Trump’s influence on the party does remain relevant, especially given his penchant for crimes and his willingness to do anything—including storming the Capitol and hanging his vice president, per recent testimony before the January 6 committee—to hold onto power. One idea implicit in the obsession with his hold on the Republican Party is that, at some point, more Republicans will step forward and acknowledge the truth: that Trump is dangerous and unqualified and that his leadership will only lead to ruin. 

We know enough now to be certain that is simply not going to happen. Trump could lose the GOP primary in 2024 and still be treated as a hero and a martyr in Republican circles. Even after days of testimony making it absolutely clear beyond a reasonable doubt that he encouraged a riot at the Capitol that endangered the lives of congressional lawmakers in an attempt to hold onto power illegally, Republicans are still backing him to the hilt and decrying a legitimate investigation as a witch hunt. 

Ultimately, this is the biggest problem with all of this obsessive focus on Trump: Whether or not he holds some mesmeric power over the Republican Party is in many ways irrelevant at this point. The Republican Party was slouching steadily to the right long before he came along; Trump may have accelerated the process, but naming him as the puppetmaster of the right’s descent into nativism and delusion does little service to what has actually happened to the GOP. 

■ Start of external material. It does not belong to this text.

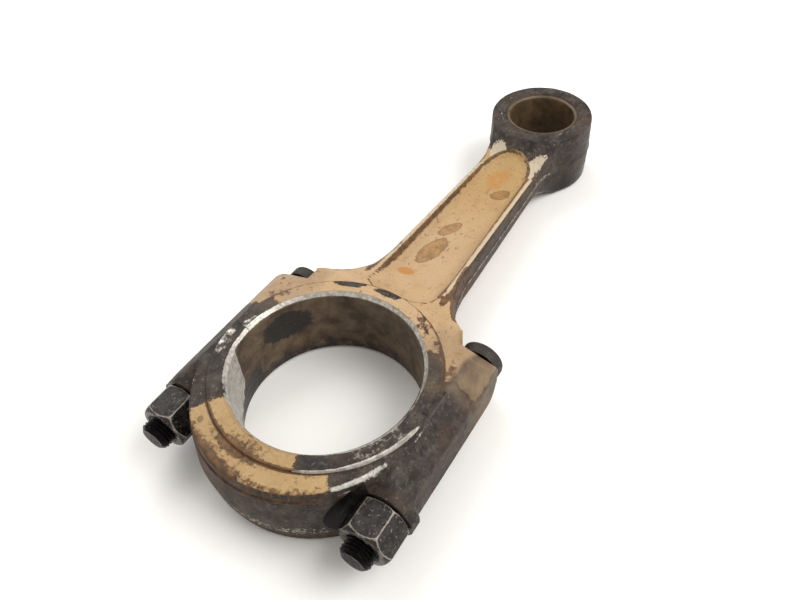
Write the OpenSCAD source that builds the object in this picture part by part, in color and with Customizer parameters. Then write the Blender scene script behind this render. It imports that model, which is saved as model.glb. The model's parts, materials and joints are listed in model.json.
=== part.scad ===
// Connecting rod of a medium diesel engine, split square across the big end.
// +Z runs along both bore axes, +X from the big end to the small end.
// The origin is the centre of the big-end bore at mid-thickness; the joint face is the plane x = 0.

/* [Overall] */
// Distance between the two bore centres
centre_distance = 215; // [175:1:260]

/* [Big end] */
// Diameter of the bearing housing bore
big_bore_d = 82; // [66:0.5:88]
// Width over the machined thrust faces
big_end_width = 39; // [32:0.5:50]
// 45 degree chamfer at each mouth of the housing bore
bore_chamfer = 2; // [0.5:0.1:3]
// Radial width of the raised thrust ring outside the chamfer
thrust_ring_w = 6.5; // [3:0.5:8]
// Height of the thrust ring over the forged faces
ring_step = 1.2; // [0.4:0.1:2]
// Wall of the cap between the bore and its crown, at mid-thickness
crown_wall = 21; // [15:0.5:28]
// How far the crown's arc centre lies behind the joint face
crown_offset = 10; // [4:0.5:14]
// Forging draft of the crown, per side
crown_draft = 2; // [0.5:0.5:3]

/* [Bolts and nuts] */
// Metal between the housing bore and each bolt
bolt_wall = 3; // [2:0.5:8]
// Diameter of the bolt shank and thread
bolt_d = 14; // [10:0.5:15]
// Radial clearance around each bolt
bolt_clearance = 0.08; // [0.03:0.01:0.2]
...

The Republicans have grown increasingly radical over a period of decades that started before The Beatles landed in America; Trump mostly just restarted that ever-rightward drive at a moment when Republicans were pondering taking another path. Now even the candidates who are defeating those who have earned Trump’s endorsement are far more radical than your typical Republican was two decades ago. Nancy Mace may have had to deal with a Trump-backed challenger in South Carolina, but she still backed the president on nearly everything, including his effort to reverse the 2020 election. This ultimately is the story that this framing misses: The Republican Party was growing more radical before Donald Trump; it will grow more radical after he’s gone.